Emmanuel Petit mencontohkan negaranya, Perancis, yang melalui proses panjang sebelum konsisten menjadi kekuatan papan atas dalam sepak bola.
Salah satu tonggak dari fokus Perancis menempa talenta muda adalah dengan dibukanya sentra pelatihan elite nasional di Clairefontaine pada 1988.
Perancis kian serius membenahi pengembangan sepak bola di level bawah dan usia muda usai mereka gagal lolos ke Piala Dunia 1990. Kekecewaan yang juga dirasakan oleh Petit sendiri.

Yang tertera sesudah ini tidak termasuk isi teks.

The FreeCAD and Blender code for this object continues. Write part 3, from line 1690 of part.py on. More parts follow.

“Berikan mereka kesempatan untuk menjadi pesepak bola profesional. Pengembangan pemain, Anda harus membangunnya di Indonesia dari akar rumput, selangkah demi selangkah,” kata Emmanuel Petit.
Petit mengatakan bahwa butuh kesabaran untuk melakukan ini. Tetapi, ketelatenan itu berbuah manis untuk Perancis yang sejak Clairefontaine dibuka, tim nasional mereka telah dua kali menjadi juara Piala Dunia, yakni pada 1998 dan 2018.

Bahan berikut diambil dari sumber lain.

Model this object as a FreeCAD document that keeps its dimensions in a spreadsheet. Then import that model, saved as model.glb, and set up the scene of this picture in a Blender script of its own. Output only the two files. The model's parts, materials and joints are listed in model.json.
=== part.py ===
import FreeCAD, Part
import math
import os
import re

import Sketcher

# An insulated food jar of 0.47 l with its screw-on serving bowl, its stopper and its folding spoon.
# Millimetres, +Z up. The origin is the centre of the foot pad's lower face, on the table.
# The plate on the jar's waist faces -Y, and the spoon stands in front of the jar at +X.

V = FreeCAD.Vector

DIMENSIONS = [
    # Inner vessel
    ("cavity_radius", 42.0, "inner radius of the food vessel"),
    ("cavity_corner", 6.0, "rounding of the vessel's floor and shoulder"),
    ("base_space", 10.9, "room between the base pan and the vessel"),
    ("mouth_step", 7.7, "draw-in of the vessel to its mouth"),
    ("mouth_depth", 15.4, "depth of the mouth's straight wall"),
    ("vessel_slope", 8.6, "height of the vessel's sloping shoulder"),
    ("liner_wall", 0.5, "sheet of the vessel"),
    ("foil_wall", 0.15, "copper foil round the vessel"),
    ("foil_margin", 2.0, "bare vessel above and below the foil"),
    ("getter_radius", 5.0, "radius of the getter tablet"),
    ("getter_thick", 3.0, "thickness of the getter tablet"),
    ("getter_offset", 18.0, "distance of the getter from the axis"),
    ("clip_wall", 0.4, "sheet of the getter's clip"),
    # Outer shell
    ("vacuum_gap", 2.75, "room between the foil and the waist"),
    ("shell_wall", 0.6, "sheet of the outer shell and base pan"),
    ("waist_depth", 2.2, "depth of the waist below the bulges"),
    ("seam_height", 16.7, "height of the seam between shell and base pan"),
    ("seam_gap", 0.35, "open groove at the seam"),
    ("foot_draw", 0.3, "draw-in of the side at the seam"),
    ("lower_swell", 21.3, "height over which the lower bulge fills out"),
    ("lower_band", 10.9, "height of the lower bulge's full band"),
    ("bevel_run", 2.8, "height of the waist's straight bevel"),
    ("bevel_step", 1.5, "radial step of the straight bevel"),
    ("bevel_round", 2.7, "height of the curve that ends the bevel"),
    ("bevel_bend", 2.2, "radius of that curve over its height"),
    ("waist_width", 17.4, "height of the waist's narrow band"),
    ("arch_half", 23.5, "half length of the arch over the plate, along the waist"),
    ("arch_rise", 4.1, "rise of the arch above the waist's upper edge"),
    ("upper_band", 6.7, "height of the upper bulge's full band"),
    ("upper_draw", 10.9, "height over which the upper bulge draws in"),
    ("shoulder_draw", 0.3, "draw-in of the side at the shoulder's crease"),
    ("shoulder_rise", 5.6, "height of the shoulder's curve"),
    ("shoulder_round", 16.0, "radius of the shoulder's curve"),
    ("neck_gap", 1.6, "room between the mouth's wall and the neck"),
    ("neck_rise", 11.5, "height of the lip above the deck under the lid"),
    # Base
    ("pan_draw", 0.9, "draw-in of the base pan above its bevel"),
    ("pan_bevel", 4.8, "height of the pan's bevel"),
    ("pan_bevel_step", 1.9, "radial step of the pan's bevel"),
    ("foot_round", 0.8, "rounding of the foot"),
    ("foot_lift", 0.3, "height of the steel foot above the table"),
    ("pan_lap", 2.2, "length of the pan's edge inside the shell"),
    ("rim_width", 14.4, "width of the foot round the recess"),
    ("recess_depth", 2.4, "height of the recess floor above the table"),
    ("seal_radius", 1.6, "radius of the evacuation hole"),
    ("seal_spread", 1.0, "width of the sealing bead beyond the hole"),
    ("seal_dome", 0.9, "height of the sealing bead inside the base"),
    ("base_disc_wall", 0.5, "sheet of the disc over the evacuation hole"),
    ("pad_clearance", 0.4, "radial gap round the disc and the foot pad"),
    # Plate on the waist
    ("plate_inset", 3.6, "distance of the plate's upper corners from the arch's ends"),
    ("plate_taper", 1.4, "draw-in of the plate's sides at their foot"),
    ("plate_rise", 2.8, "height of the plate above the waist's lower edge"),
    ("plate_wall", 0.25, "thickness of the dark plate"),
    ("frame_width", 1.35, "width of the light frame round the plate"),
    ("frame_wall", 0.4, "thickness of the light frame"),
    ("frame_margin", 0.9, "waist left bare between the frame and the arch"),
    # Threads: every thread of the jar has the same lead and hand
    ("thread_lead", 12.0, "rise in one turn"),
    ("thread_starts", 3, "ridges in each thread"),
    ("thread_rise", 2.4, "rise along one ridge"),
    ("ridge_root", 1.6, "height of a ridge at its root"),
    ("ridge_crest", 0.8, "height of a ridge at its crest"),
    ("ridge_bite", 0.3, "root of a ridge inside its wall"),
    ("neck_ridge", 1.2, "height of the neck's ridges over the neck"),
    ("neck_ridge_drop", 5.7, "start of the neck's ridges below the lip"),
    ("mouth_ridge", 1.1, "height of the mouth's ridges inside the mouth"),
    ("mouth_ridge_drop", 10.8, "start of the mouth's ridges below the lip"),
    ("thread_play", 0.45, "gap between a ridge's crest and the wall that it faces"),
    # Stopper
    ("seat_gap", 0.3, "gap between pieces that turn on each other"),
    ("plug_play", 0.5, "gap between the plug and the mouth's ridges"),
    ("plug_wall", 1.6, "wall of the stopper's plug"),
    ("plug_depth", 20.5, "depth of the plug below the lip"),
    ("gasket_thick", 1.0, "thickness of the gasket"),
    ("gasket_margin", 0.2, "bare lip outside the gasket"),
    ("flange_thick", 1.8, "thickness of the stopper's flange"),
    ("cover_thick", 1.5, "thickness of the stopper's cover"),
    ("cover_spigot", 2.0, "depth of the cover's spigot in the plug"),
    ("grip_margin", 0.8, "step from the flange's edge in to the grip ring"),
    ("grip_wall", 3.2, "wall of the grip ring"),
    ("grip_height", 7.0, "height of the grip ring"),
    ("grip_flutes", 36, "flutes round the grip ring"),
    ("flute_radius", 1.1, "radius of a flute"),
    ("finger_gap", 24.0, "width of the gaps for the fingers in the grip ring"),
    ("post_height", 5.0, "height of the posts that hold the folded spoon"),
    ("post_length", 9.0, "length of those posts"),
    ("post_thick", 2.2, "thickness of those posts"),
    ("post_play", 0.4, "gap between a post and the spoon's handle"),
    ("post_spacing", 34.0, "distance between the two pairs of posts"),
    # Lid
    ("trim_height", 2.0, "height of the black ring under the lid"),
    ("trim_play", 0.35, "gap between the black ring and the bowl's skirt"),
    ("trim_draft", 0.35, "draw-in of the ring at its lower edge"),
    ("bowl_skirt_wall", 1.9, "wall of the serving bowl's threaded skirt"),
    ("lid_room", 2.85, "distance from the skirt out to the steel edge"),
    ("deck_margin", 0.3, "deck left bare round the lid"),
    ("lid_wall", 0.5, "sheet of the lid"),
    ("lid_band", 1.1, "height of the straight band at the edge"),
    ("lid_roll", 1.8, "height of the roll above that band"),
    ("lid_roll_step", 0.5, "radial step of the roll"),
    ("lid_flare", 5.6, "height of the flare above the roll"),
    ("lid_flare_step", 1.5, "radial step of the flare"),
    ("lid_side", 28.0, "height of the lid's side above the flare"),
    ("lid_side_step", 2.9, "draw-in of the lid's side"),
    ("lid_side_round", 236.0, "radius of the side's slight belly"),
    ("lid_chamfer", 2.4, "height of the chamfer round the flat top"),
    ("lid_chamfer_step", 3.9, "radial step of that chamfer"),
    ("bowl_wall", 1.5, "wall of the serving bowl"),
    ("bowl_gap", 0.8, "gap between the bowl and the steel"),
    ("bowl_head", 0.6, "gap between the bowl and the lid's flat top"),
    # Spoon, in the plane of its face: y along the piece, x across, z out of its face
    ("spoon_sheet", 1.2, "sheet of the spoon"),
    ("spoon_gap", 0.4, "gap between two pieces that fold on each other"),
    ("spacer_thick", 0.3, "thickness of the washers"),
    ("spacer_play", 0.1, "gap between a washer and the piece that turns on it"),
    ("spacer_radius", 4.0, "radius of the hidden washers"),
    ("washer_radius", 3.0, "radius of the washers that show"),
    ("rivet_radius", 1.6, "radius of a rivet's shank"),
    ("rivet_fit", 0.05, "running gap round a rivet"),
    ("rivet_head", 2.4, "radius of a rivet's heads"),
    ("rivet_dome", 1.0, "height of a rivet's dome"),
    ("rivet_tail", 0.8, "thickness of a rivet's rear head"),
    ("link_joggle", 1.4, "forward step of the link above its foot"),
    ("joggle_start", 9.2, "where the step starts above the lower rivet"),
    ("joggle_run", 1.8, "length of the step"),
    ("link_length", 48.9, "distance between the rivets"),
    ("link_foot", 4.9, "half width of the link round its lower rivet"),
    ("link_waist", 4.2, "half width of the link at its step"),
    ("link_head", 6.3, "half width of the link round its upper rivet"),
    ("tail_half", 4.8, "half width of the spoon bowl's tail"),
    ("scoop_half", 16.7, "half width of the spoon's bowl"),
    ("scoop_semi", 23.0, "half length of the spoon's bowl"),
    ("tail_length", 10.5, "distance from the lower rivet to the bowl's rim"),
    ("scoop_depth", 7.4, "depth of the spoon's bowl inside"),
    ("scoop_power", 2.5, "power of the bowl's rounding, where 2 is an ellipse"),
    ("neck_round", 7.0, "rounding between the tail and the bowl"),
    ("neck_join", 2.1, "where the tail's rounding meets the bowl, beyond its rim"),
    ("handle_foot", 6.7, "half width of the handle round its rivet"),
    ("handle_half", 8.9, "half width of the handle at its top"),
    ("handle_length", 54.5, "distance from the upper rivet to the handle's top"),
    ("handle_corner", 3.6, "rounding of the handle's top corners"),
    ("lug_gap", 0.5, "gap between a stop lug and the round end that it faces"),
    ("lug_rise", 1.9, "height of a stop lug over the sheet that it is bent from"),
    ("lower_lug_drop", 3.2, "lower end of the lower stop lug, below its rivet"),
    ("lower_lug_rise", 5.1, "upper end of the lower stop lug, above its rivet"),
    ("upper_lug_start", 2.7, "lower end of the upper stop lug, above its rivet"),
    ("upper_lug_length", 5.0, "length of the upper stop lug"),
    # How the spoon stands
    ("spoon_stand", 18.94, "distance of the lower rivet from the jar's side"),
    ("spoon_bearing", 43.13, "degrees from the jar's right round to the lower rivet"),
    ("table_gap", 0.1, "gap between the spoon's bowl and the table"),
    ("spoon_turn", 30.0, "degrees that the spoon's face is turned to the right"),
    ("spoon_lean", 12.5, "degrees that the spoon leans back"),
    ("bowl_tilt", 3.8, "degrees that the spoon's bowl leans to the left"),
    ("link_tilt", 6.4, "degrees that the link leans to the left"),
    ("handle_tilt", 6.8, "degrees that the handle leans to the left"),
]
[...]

Perancis kini juga menjadi salah satu bank talenta pemain paling kaya di Eropa, bahkan dunia.
“Itu adalah perjalanan yang sangat panjang, tetapi terbukti berhasil. ?Lihatlah apa yang telah kami lakukan di Prancis, dalam kurun waktu 40 tahun.”

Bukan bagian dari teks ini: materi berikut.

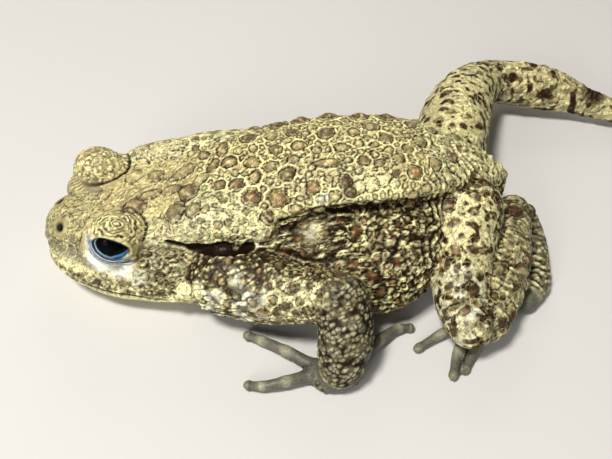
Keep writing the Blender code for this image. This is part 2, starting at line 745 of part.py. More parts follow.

“Maksud saya, kami mengembangkan klub-klub secara profesional, kompetisi, pada waktu bersamaan kami mengembangkan setiap akademi klub-klub profesional, tetapi juga, di tingkat amatir, di level bawah, akar rumput.”
“Segala sesuatunya berjalan seperti seperti pohon dan itu menuju ke atas, ke level profesional, ke tim nasional,” kata pria yang mengawali karier profesional di AS Monaco itu.
Bagi Petit, Indonesia tak bisa hanya melulu berfokus kepada pembangunan tim nasional.
“?Itu butuh waktu, tapi berhasil. Anda harus memiliki keinginan yang kuat secara politik juga. Ini tidak sulit, karena sebenarnya Indonesia hanya berkonsentrasi kepada tim nasional, itu hal bagus.”
“Tetapi, jika Anda ingin membawa dedikasi yang kuat kuat untuk tim nasional, Anda harus membangunnya dari bawah. Itu adalah solusi bagi saya,” kata Petit menjelaskan.